Action off Cartagena, featuring the San Jose, by Samuel Scott.
National Maritime Museum/ Wikimedia
Action off Cartagena, featuring the San Jose, by Samuel Scott.
  • Olivia Goldhill
By Olivia Goldhill

Science reporter

Published This article is more than 2 years old.

A Spanish sailing ship, containing treasure reportedly at least $1 billion, has been found off the coast of Cartagena, Colombia, announced the country’s president on Twitter on Friday (Dec. 4).

“Great news: We found the galleon San Jose,” wrote Juan Manual Santos.

The ship, a Spanish galleon, was part of King Philip V’s fleet but sank in 1708 while carrying silver, emeralds, and around 11 million gold coins.

The galleon was intended to carry colonial riches back to Spain during the war of the Spanish Succession but was sunk by an explosion while trying to outrun British warships with 600 crew members believed to be on board.

Santos said the finding “constitutes one of the greatest—if not the biggest, as some say—discoveries of submerged patrimony in the history of mankind,” according to the BBC.

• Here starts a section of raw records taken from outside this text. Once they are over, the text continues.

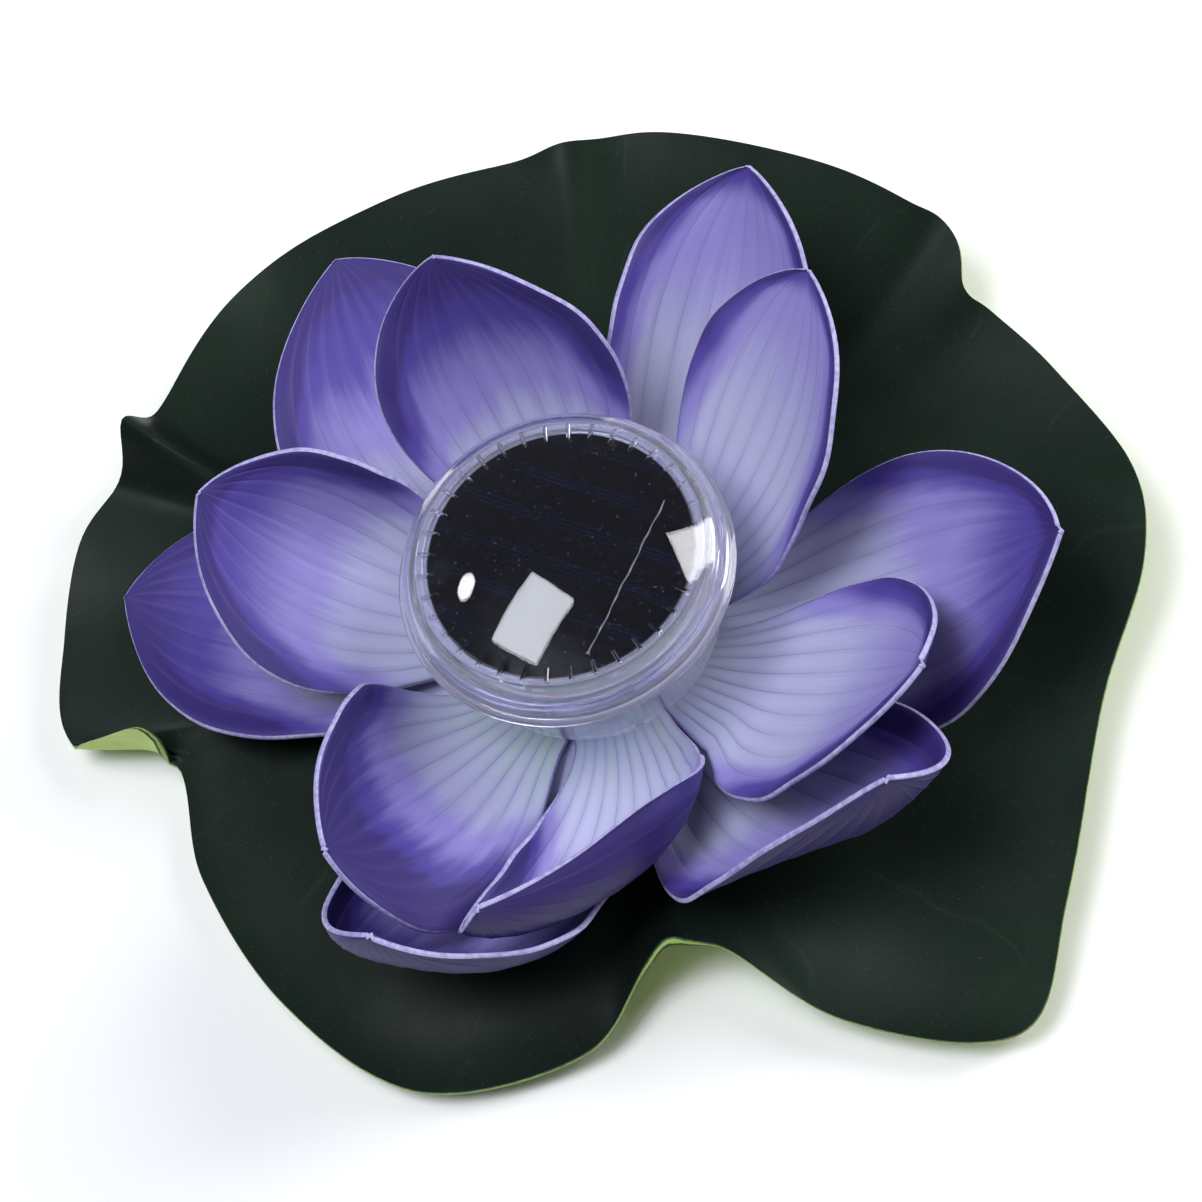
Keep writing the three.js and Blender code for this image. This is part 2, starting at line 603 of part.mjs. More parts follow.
function buildLeads(boardTop, switchTop) {
  const under = PANEL_Z - GAP - LEAD_RADIUS;
  const top = boardTop + LEAD_RADIUS;
  const end = switchTop + GAP;
  for (const side of [1, -1]) {
    const look = side > 0 ? "red_lead" : "black_lead";
    const down = [
      [side * 4, -3, under - 1], [side * 7, -12, under - 9],
      [side * 8, -17, top + 12], [side * 5, -14, top],
    ];
    lead(side > 0 ? "panel_lead_red" : "panel_lead_black", down, look);
    const up = [
      [side * 2.5, -4, end], [side * 3, -5, end + 4],
      [side * 3, -8.4, end + 12], [side * 3, -12.5, top + 1.2],
    ];
    lead(side > 0 ? "switch_lead_1" : "switch_lead_2", up, look);
  }
}

function buildCellLeads(boardTop) {
  const top = boardTop + LEAD_RADIUS;
  const end = CELL_LENGTH / 2 + 0.9;
  [["battery_lead_red", 1, "red_lead"], ["battery_lead_black", -1, "black_lead"]].forEach(
    ([name, side, look]) => {
      const points = [
        [side * end, CELL_Y - 5, CELL_Z - 2], [side * (end - 0.4), CELL_Y - 8, CELL_Z - 4],
        [side * 18, -9, top + 2.5], [side * 13.5, -13, top + 0.2],
      ];
      lead(name, points, look);
    },
  );
}

buildNut();
buildPad();
buildPetals();
buildBowl();
buildCap();
buildPanel();
const boardTop = buildBoard();
buildCell();
const switchTop = buildSwitch();
buildLeads(boardTop, switchTop);
buildCellLeads(boardTop);
for (const mesh of light.children) mesh.geometry.translate(LAMP_X, LAMP_Y, 0);

export default light;
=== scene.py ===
import math

import bmesh
import bpy
import numpy as np
from mathutils import Matrix, Vector


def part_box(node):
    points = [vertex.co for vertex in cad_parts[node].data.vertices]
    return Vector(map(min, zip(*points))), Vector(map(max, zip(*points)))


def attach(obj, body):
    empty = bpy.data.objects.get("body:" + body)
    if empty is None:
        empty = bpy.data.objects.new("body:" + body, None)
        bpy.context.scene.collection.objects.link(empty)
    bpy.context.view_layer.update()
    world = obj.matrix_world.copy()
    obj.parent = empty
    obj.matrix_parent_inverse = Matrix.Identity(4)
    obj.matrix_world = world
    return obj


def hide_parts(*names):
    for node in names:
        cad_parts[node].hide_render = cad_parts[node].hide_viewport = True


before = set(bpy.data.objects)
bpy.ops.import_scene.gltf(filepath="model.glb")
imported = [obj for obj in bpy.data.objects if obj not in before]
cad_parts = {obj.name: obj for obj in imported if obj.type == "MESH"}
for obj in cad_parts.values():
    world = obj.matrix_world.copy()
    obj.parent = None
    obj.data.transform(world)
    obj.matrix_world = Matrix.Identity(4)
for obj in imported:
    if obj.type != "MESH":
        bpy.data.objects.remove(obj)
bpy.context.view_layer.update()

# A floating solar pool light: foam water lily, foam lily pad and a clear screw-together lamp.
# Shapes are worked out in millimetres round the lamp's axis and moved into the frame, in
# metres, when a mesh is made.
MM = 0.001
PANEL_LOW, PANEL_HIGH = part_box("solar_panel")
AXIS = Vector(((PANEL_LOW.x + PANEL_HIGH.x) / 2, (PANEL_LOW.y + PANEL_HIGH.y) / 2, 0))


def heights(node):
    """Lowest and highest point of a CAD node, in millimetres."""
    low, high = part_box(node)
    return low.z / MM, high.z / MM


def radius_of(node):
    """Half of a CAD node's width, in millimetres."""
    low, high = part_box(node)
    return (high.x - low.x) / 2 / MM


def add_object(name, data):
    made = bpy.data.objects.new(name, data)
    bpy.context.scene.collection.objects.link(made)
    return made


def placed(at, right, up, back):
    """The matrix of a camera or lamp at a point in metres that looks along -back."""
    return Matrix.Translation(at) @ Matrix((right, up, back)).transposed().to_4x4()


# -------- camera
# The view is from the -Y side, from above, with the horizon rolled.
VIEW_ELEVATION = math.radians(61.5)
VIEW_ROLL = math.radians(25.1)
VIEW_DISTANCE = 560  # from the lamp's axis at VIEW_TARGET_Z
VIEW_TARGET_Z = 62.5
VIEW_SLIDE = (9.7, -10.75)  # how far the lens sits to the right of the lamp and above it
VIEW_LENS = 70.3


def make_camera():
    back = Vector((0, -math.cos(VIEW_ELEVATION), math.sin(VIEW_ELEVATION)))
    level = Vector((1, 0, 0))
    upright = back.cross(level)
    right = level * math.cos(VIEW_ROLL) - upright * math.sin(VIEW_ROLL)
    up = level * math.sin(VIEW_ROLL) + upright * math.cos(VIEW_ROLL)
    place = Vector((0, 0, VIEW_TARGET_Z)) + back * VIEW_DISTANCE
    place += right * VIEW_SLIDE[0] + up * VIEW_SLIDE[1]
    camera = add_object("camera", bpy.data.cameras.new("camera"))
    camera.matrix_world = placed(AXIS + place * MM, right, up, back)
    camera.data.lens = VIEW_LENS
    camera.data.sensor_width = 36
    camera.data.clip_start = 0.01
    camera.data.clip_end = 50
    bpy.context.scene.camera = camera


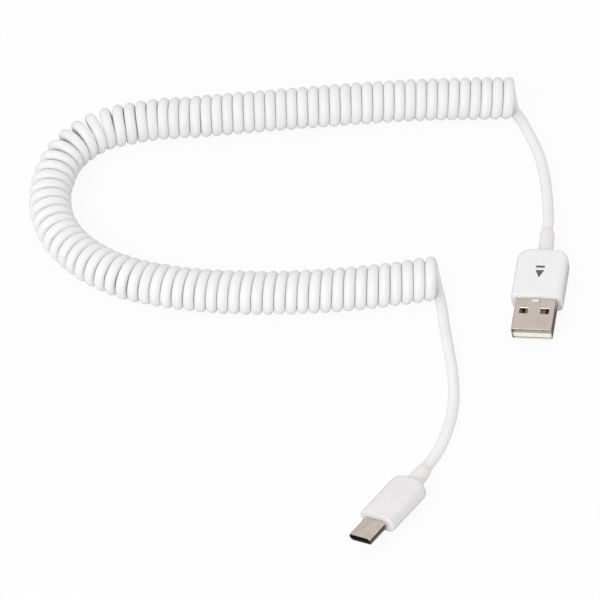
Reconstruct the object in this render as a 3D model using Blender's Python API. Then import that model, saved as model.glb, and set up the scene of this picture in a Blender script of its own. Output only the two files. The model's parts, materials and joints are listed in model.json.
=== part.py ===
"""Coiled charging cable with a USB-A plug and a USB-C plug, lying on a table.

The origin is the middle of the flat underside of the USB-A housing and +Z is up. The USB-A
plug points along -Y and the table is z = 0. Sizes here are in millimetres. The mesh and
curve makers turn them into metres.

Each plug is modelled in its own frame: x across its width, y backwards from the front face
of the housing (so the mating end is at negative y), z up through its thickness.
"""

import math

import bmesh
import bpy
from mathutils import Euler, Matrix, Vector

MM = 0.001
FIT = 0.04  # between pieces that seat in one another
CORD_GAP = 0.3  # between a cord's solid and what it meets

# The cable.
CABLE_DIAMETER = 3.3
CORE_DIAMETER = 0.8
JACKET_BORE = 2.3
COIL_DIAMETER = 13.3
COIL_HEIGHT = COIL_DIAMETER / 2 + FIT  # of its axis, over the table

# The coil's axis, seen from above, from its USB-A end round the bend to its USB-C end.
COIL_ROUTE = [
    (-17.3, 69.45),
    (-47.0, 67.85),
    (-85.0, 63.35),
    (-116.0, 58.95),
    (-136.0, 56.05),
    (-149.5, 50.85),
    (-156.6, 42.45),
    (-158.9, 31.15),
    (-157.2, 19.65),
    (-151.5, 9.05),
    (-142.0, 0.25),
    (-129.0, -6.55),
    (-112.0, -10.35),
    (-90.0, -11.55),
    (-68.0, -10.25),
    (-47.0, -7.05),
    (-30.5, -3.25),
]
TOP_RUN_LENGTH = 96.0
LOWER_RUN_LENGTH = 62.0
COIL_STEP = 5.0

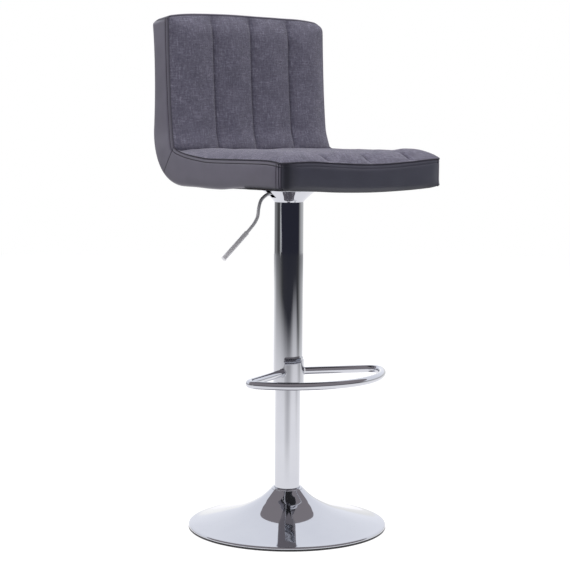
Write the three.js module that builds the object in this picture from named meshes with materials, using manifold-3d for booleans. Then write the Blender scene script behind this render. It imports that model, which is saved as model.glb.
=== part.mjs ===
// Adjustable swivel stool: a gas-lift bar stool with a channelled seat and back.
// Millimetres, +Z up. The origin is on the floor under the column, the sitter faces -Y.
// Built from the floor up: weighted base, column and gas spring, sleeve with footrest,
// seat plate with its release lever, then the framed and upholstered seat.
import * as THREE from 'three';
import { mergeVertices } from 'three/addons/utils/BufferGeometryUtils.js';
import Module from 'manifold-3d';

const wasm = await Module();
wasm.setup();

// ---- Driving dimensions ------------------------------------------------------------

// Clearances shared by every fit.
const FIT = 0.3;                    // between faces that touch
const SLIDE_FIT = 0.3;              // between parts that run in each other

// Base: a weight disc on a floor guard, under a spun trumpet cover.
const BASE_RADIUS = 204.5;
const GUARD_FLOOR = 2;              // thickness of the floor guard's sheet
const GUARD_RIM_HEIGHT = 4;
const GUARD_RIM_WIDTH = 4.5;
const WEIGHT_THICKNESS = 5;
const WEIGHT_STEP_HEIGHT = 14;      // the raised middle that hides the bolt head
const WEIGHT_STEP_RADIUS = 45;
const WEIGHT_STEP_RAMP = 15;
const COVER_SHEET = 1.5;
const COVER_LIP = 4.5;              // height of the turned edge of the cover
const FLARE_HEIGHT = 79.5;          // floor to the mouth of the trumpet
const FLARE_MOUTH_RADIUS = 33;
const SEAL_HEIGHT = 4;

// Column: the fixed stand tube and what holds it down.
const TUBE_RADIUS = 26;
const TUBE_WALL = 1.5;
const TUBE_TOP = 440;
const FOOT_PLUG_HEIGHT = 12.5;
const BOLT_RADIUS = 8;
const BOLT_HEAD_FLATS = 24;
const BOLT_HEAD_HEIGHT = 8;
const WASHER_RADIUS = 15;
const WASHER_THICKNESS = 1.8;
const ROD_PLATE_BOTTOM = 40;
const ROD_PLATE_THICKNESS = 4;
const BUSH_LENGTH = 90;
const BUSH_FLANGE = 2.6;

// Gas spring.
const STROKE = 210;
const LOWERED_GAP = 3.5;            // trumpet's mouth to the sleeve, with the seat down
const ROD_RADIUS = 5;
const ROD_FOOT = 35;                // floor to the lower end of the piston rod
const ROD_SHOULDER_RADIUS = 8;
const ROD_SHOULDER_HEIGHT = 3.6;
const CLIP_THICKNESS = 1.5;
const CLIP_RADIUS = 8;
const CLIP_GROOVE_DEPTH = 0.9;
const CLIP_MOUTH = 70;              // the opening in the ring, in degrees
const RACE_THICKNESS = 1.8;
const RACE_RADIUS = 12;
const BALL_RADIUS = 1.9;
const BALL_COUNT = 8;
const BALL_CIRCLE = 9;
const CAGE_THICKNESS = 1.6;
const CYLINDER_RADIUS = 14;
const CYLINDER_WALL = 1.8;
const CYLINDER_LENGTH = 341;
const CYLINDER_HEAD = 30;           // solid end that holds the valve
const TAPER_LENGTH = 33;
const TAPER_TIP_RADIUS = 13.1;
const GLAND_INSET = 2;              // cylinder's open end to the gland
const GLAND_LENGTH = 14;
const PISTON_LENGTH = 14;
const PISTON_GAP = 6;               // between the gland and the piston at full height
const ROD_END_PAST_PISTON = 4;
const VALVE_PIN_RADIUS = 3.5;
const VALVE_PIN_TIP_RADIUS = 2;
const VALVE_PIN_LENGTH = 36;
const LEVER_TO_PIN = 0.4;

// Sleeve, bell and mounting plate.
const SLEEVE_RADIUS = 30;
const SLEEVE_WALL = 1.5;
const SLEEVE_BUSH_INSET = 1;
const SLEEVE_BUSH_LENGTH = 24;
const BELL_SHEET = 1.5;
const BELL_HEIGHT = 29.6;
const BELL_RIM_RADIUS = 56;
const BELL_RIM_HEIGHT = 5.5;
const BELL_SLOT_WIDTH = 14;
const BELL_SLOT_DEPTH = 20;
const PLATE_HALF = 62;
const PLATE_SHEET = 2.5;
const PLATE_RIM = 5.7;
const PLATE_CORNER = 8;
const PLATE_HOLE_PITCH = 94;
const SOCKET_RADIUS = 19;
const SOCKET_HEIGHT = 47.9;
const SOCKET_MOUTH_RADIUS = 15;

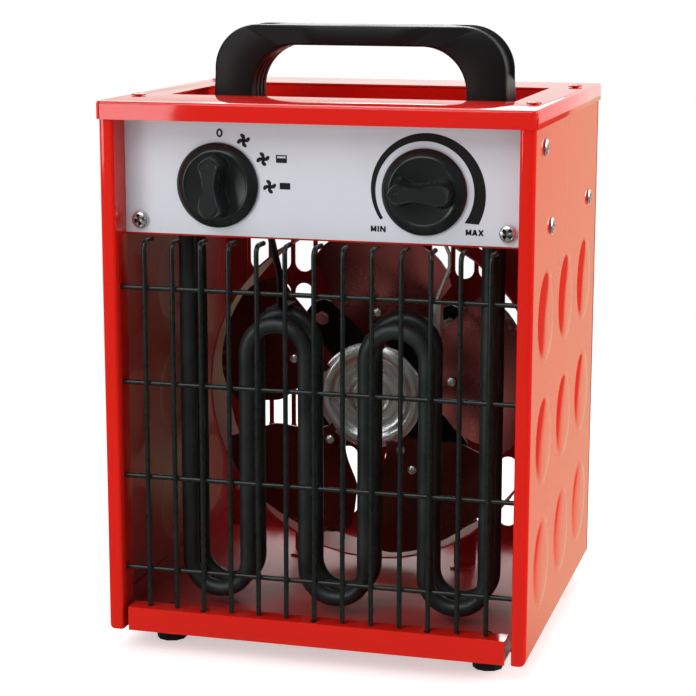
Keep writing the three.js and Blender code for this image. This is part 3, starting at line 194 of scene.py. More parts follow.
def make_floor():
    """Pale paper that keeps the shadow, turns white further off, and has its own level in reflections."""
    mesh = bpy.data.meshes.new("floor")
    corners = [(x * FLOOR_HALF, y * FLOOR_HALF, 0) for x, y in ((-1, -1), (1, -1), (1, 1), (-1, 1))]
    mesh.from_pydata(corners, [], [(0, 1, 2, 3)])
    floor = add_object("floor", mesh)
    material = bpy.data.materials.new("floor_paper")
    graph = Graph(material)
    ray = graph.add("LightPath").outputs
    camera = ray["Is Camera Ray"]
    place = graph.add("TexCoord").outputs["Object"]
    x, y, _ = graph.axes(place)

    paper = graph.add("BsdfDiffuse", {"Color": FLOOR_COLOUR}).outputs[0]
    lift = graph.add("Emission", {"Strength": graph.math("MULTIPLY", camera, FLOOR_LIFT)}).outputs[0]
    near = graph.add("AddShader", {0: paper, 1: lift}).outputs[0]
    reach = graph.add("VectorMath", {0: place}, "LENGTH").outputs["Value"]
    away = graph.ramp(reach, *FLOOR_WHITE, kind="SMOOTHSTEP")
    white = graph.add("Emission").outputs[0]
    shown = graph.blend(graph.math("MULTIPLY", away, camera), near, white)

    level = graph.ramp(y, *MIRRORED_BACK, ROOM, MIRRORED_FLOOR, "SMOOTHSTEP")
    slanted = graph.math("MULTIPLY_ADD", y, -MIRRORED_SLANT, x)
    aside = graph.ramp(slanted, *MIRRORED_RIGHT, 1.0, MIRRORED_ASIDE, "SMOOTHSTEP")
    mirrored = graph.add("Emission", {"Color": MIRRORED_COLOUR,
                                      "Strength": graph.math("MULTIPLY", level, aside)}).outputs[0]
    graph.add("OutputMaterial", {"Surface": graph.blend(ray["Is Glossy Ray"], shown, mirrored)})
    mesh.materials.append(material)


# ------------------------------------------------------------------ materials

# the air way's limits, with the pressings of the sides; within them the red is darkened as painted shade,
# growing from front to deep
INSIDE = {"front": 4.0, "deep": 34.0, "back": 190.2, "low": 2.0, "high": 196.2, "half": 105.6}
INSIDE_ROUGH = 0.4  # how much rougher the paint is inside the case
INSIDE_FACING = 0.15  # faces of the sides that point outwards by more than this are outside
EDGE_TINT_BREAKS = 260.0  # cycles a metre of the breaks in the lighter edge tint, which is partly wear and partly painted highlight
EDGE_TINT_WIDTH = 0.0006  # width of the lighter line along outer edges, partly wear and partly painted highlight, in metres


class Finish(Graph):
    """A material built up around one principled shader."""

    def __init__(self, name, metallic, specular):
        self.material = bpy.data.materials.new(name)
        super().__init__(self.material)
        self.shader = self.add("BsdfPrincipled", {"Metallic": metallic, "Specular IOR Level": specular})
        self.add("OutputMaterial", {"Surface": self.shader.outputs["BSDF"]})
        self.place = self.add("TexCoord").outputs["Object"]
        self.normal = self.add("NewGeometry").outputs["Normal"]

    def noise(self, scale, detail, roughness):
        """A noise of so many cycles a metre."""
        return self.add("TexNoise", {"Scale": scale, "Detail": detail, "Roughness": roughness,
                                     "Vector": self.place}).outputs["Fac"]

    def mix(self, factor, a, b):
        """Mixes two colours."""
        node = self.add("Mix")
        node.data_type = "RGBA"
        for index, value in ((0, factor), (6, a), (7, b)):
            self.fill(node.inputs[index], value)
        return node.outputs[2]

    def inside(self):
        """The mask for the painted shade and the rougher paint inside the case: 1 on what faces the air way
        within the case, rising behind the grille, and 0 outside.
        """
        x, y, z = self.axes(self.place)
        outwards = self.math("MULTIPLY", self.math("SIGN", x), self.axes(self.normal)["X"])
        inside_shade_mask = self.ramp(y, (INSIDE["front"] - CASE_BACK) * MM, (INSIDE["deep"] - CASE_BACK) * MM)
        for operation, value, limit in (
                ("LESS_THAN", y, (INSIDE["back"] - CASE_BACK) * MM),
                ("GREATER_THAN", z, (INSIDE["low"] + FEET) * MM),
                ("LESS_THAN", z, (INSIDE["high"] + FEET) * MM),
                ("LESS_THAN", self.math("ABSOLUTE", x), INSIDE["half"] * MM),
                ("LESS_THAN", outwards, INSIDE_FACING)):
            inside_shade_mask = self.math("MULTIPLY", inside_shade_mask, self.math(operation, value, limit))
        return inside_shade_mask

    def edges(self, radius):
        """1 on outer edges and corners, fading to 0 on flat faces."""
        bevel = self.add("Bevel", {"Radius": radius})
        bevel.samples = 4
        dot = self.add("VectorMath", {0: bevel.outputs["Normal"], 1: self.normal}, "DOT_PRODUCT")
        return self.ramp(self.math("SUBTRACT", 1.0, dot.outputs["Value"]), 0.02, 0.3)

    def recess_shade_mask(self, reach):
        """Painted shade: 1 deep in slots and grooves, fading to 0 on open faces."""
        near = self.add("AmbientOcclusion", {"Distance": reach})
        near.samples = 8
        near.only_local = True
        return self.ramp(near.outputs["AO"], 0.85, 0.45)

    def set(self, name, value):
        self.fill(self.shader.inputs[name], value)

    def bump(self, height, distance):
        self.set("Normal", self.add("Bump", {"Distance": distance, "Height": height}).outputs["Normal"])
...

Though the ship was only just discovered, it has long been the subject of a legal battle. US-based salvage company, Sea Search Armada, partnered with the Colombian government in the search for the wreckage and announced it had located the area where the galleon sank in 1981. There was an initial agreement to split any findings, but in 1984 then-president Belisario Betancur reduced Sea Search’s share to a 5% “finder’s fee.” The legal wrangling lasted for decades, but in 2011 a US court ruled that the galleon was the property of the Colombian state.